The results are similar to a study I described by Klahr, Triona, and Williams (2007). In both studies, all of the students had higher posttest scores, but there were no differences between the physical and virtual groups. Because all the interactions on the task were videotaped, Marshall was able to look at the type and duration of experiments. The physical group did an average of 28.8 experiments versus 37.2 for the control group, but these differences were not statistically significant. The mean time for physical experiments was 24 seconds versus 28 seconds for the virtual group, again not statistically significant.
Marshall classified the student experiments by how rich they were for providing useful data. There were no differences between the physical and virtual groups on this measure. Marshall also classified the experiments based on the Vary One Thing at A Time (VOTAT) protocol (Tschirgi, 1980). Again, there was no significant differences here either.

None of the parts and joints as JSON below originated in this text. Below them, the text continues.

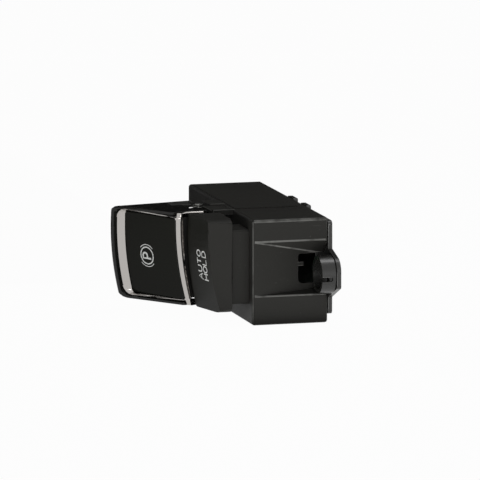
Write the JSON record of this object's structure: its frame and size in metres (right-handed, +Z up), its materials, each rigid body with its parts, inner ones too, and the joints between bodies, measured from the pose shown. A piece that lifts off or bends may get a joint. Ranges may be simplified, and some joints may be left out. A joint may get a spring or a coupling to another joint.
{
  "type": "parking brake switch",
  "caption": "Console parking brake switch with a pull rocker marked by a parking sign, a hold button, a bright frame, a clip-on rear cover with screw lugs and a plug socket.",
  "frame": {"origin": "middle of the housing along X and Y, on the flat side it lies on", "axes": "-Y out of the button side, +X to the end with the hold button, +Z up from the flat side"},
  "size_m": [0.1036, 0.0744, 0.0353],
  "materials": {
    "matte_black": "fine grain",
    "gloss_black": "gloss",
    "satin_black": "satin",
    "inner_black": "matte",
    "satin_chrome": "satin",
    "steel": "drawn",
    "contact_metal": "tinned",
    "board": "solder mask",
    "white_plastic": "moulded",
    "light_guide": "clear plastic",
    "lamp": "lamp body"
  },
  "bodies": {
    "housing": {"housing": "matte_black", "rear_cover": "matte_black", "mounting_sleeve_near": "matte_black", "mounting_sleeve_far": "matte_black", "circuit_board": "board", "board_screw_1": "steel", "board_screw_2": "steel", "board_screw_3": "steel", "board_screw_4": "steel", "contact_pin_1": "contact_metal", "contact_pin_2": "contact_metal", "contact_pin_3": "contact_metal", "contact_pin_4": "contact_metal", "contact_pin_5": "contact_metal", "contact_pin_6": "contact_metal", "contact_pin_7": "contact_metal", "contact_pin_8": "contact_metal", "control_chip": "inner_black", "hold_lamp": "lamp", "p_lamp": "lamp", "hold_light_guide": "light_guide", "hold_switch_body": "inner_black", "hold_spring": "steel", "pivot_pin": "steel", "return_spring_right": "steel", "return_spring_left": "steel", "shuttle_frame": "inner_black"},
    "rocker": {"rocker_carrier": "matte_black", "rocker_hood": "gloss_black", "chrome_ring": "satin_chrome", "rocker_cap": "gloss_black", "p_light_guide": "light_guide"},
    "hold_button": {"hold_cap": "satin_black", "hold_plunger": "white_plastic", "hold_switch_stem": "white_plastic"},
    "shuttle": {"contact_shuttle": "white_plastic", "shuttle_contact": "contact_metal"}
  },
  "joints": [
    {"name": "rocker_hinge", "type": "hinge", "parent": "housing", "child": "rocker", "pos_m": [0.00005, -0.0204, 0.0195], "axis": [0, 0, 1], "range_deg": [-3, 4], "stiffness_Nm_per_rad": 0.3},
    {"name": "hold_press", "type": "slide", "parent": "housing", "child": "hold_button", "axis": [0, 1, 0], "range_m": [0, 0.0012], "stiffness_N_per_m": 1500, "deforming": ["hold_spring"]},
    {"name": "shuttle_slide", "type": "slide", "parent": "housing", "child": "shuttle", "axis": [1, 0, 0], "range_m": [-0.0012, 0.0009]}
  ],
  "couplings": [
    {"joint": "shuttle_slide", "follows": "rocker_hinge", "m_per_rad": -0.0165}
  ]
}
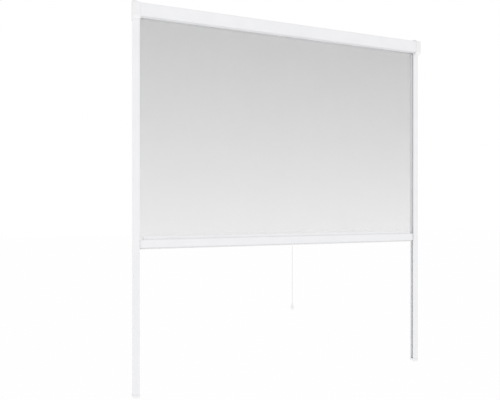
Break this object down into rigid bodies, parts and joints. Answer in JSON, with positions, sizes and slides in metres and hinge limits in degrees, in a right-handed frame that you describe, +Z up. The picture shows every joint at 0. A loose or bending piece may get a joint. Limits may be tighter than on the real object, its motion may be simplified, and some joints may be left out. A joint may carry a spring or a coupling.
{
  "type": "roller insect screen",
  "caption": "Roller insect screen for a window: a cassette winds the mesh, side rails guide a pull bar with a brush seal, and a pull cord hangs from the bar.",
  "frame": {"origin": "centre of the rectangle of the four outer wall screws, on the back plane that lies against the window frame or wall", "axes": "+X to the viewer's right along the cassette, +Y toward the wall, +Z up along the guide rails"},
  "size_m": [1.3, 0.0428, 1.463],
  "materials": {
    "white_metal": "extruded aluminium under a smooth white powder coat, satin",
    "white_plastic": "moulded, satin",
    "grey_brush": "dense short pile, light grey",
    "mesh_fabric": "fine woven glass yarn mesh, see-through",
    "bare_aluminium": "mill finish",
    "dark_plastic": "moulded",
    "steel": "zinc plated",
    "white_cord": "braided"
  },
  "bodies": {
    "frame": {"cassette_profile": "white_metal", "left_end_cap": "white_plastic", "right_end_cap": "white_plastic", "left_rail": "white_metal", "right_rail": "white_metal", "left_rear_brush": "grey_brush", "left_front_brush": "grey_brush", "right_rear_brush": "grey_brush", "right_front_brush": "grey_brush", "mouth_rear_brush": "grey_brush", "mouth_front_brush": "grey_brush", "left_foot": "white_plastic", "right_foot": "white_plastic", "wall_clips": "white_plastic", "roller_bearing": "dark_plastic", "shaft_holder": "dark_plastic", "spring_shaft": "steel", "spring_anchor": "dark_plastic", "roller_spring": "steel"},
    "roller": {"roller_tube": "bare_aluminium", "mesh_roll": "mesh_fabric", "left_roller_plug": "dark_plastic", "right_roller_plug": "dark_plastic"},
    "pull_bar": {"bar_profile": "white_metal", "mesh_keder": "white_plastic", "bar_brush": "grey_brush", "left_slider": "white_plastic", "right_slider": "white_plastic", "screen_mesh": "mesh_fabric", "cord_eyelet": "white_plastic", "pull_cord": "white_cord", "pull_knob": "white_plastic"}
  },
  "joints": [
    {"name": "bar_slide", "type": "slide", "parent": "frame", "child": "pull_bar", "axis": [0, 0, 1], "range_m": [-0.544, 0.8], "deforming": ["screen_mesh"]},
    {"name": "roller_spin", "type": "hinge", "parent": "frame", "child": "roller", "pos_m": [0, -0.0251, 0.7275], "axis": [1, 0, 0], "continuous": true}
  ],
  "couplings": [
    {"joint": "roller_spin", "follows": "bar_slide", "rad_per_m": 86.6}
  ]
}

“In summary, there is little evidence that using physical materials in the balance beam task has a significant effect on participants’ choice of experiment search strategies. This contradicts predictions that subjects using the physical materials might engage in greater and more fluid collaboration with physical materials.” Once again, although for most teachers the virtual environment would be easier to implement in a classroom, the data suggests no significant differences between physical and virtual groups.
Marshall’s study went on to analyze the conversations between the pairs working on the physical and virtual tasks. There were no statistically significant differences in the amount of dialog that was coded as hypothesis, summary of data, prediction, alternate hypothesis, critique of a hypothesis, agreement with a hypothesis, extension of a hypothesis, justification by several experimental results, plan to test hypothesis, discussions about testability, arguments against a justification, or requests for explanation.
The virtual group, however, did have statistically significant more talk about suggestions of new experiments. This result was expected because when one student controls the mouse, there is more need for conversation about what they should do next.
The physical group had statistically significant more talk about description of results. Marshall suggests that this may have been because in the virtual situation both students could easily see what was happening, but in the physical situation, when both were sitting next to each other, each had slightly different perspectives.
“It must be concluded that using physical materials has little effect on learning about the concept of balance as presented in this study.” Marshall’s study adds to the nascent number of studies suggesting that virtual tasks make equivalent gains to physical tasks. Interesting wrinkles are the increased talk for planning experiments in the virtual environment and increased discussion of results in physical situations. Opportunities to extend all elements of discussions in all situations need to be explored.
Klahr, D., Triona, L.M., & Williams, C. (2007) “Hands on What? The Relative Effectiveness of Physical Versus Virtual Materials in an Engineering Design Project by Middle School Children,” Journal of Research in Science Teaching, 44(1), pp 183-203.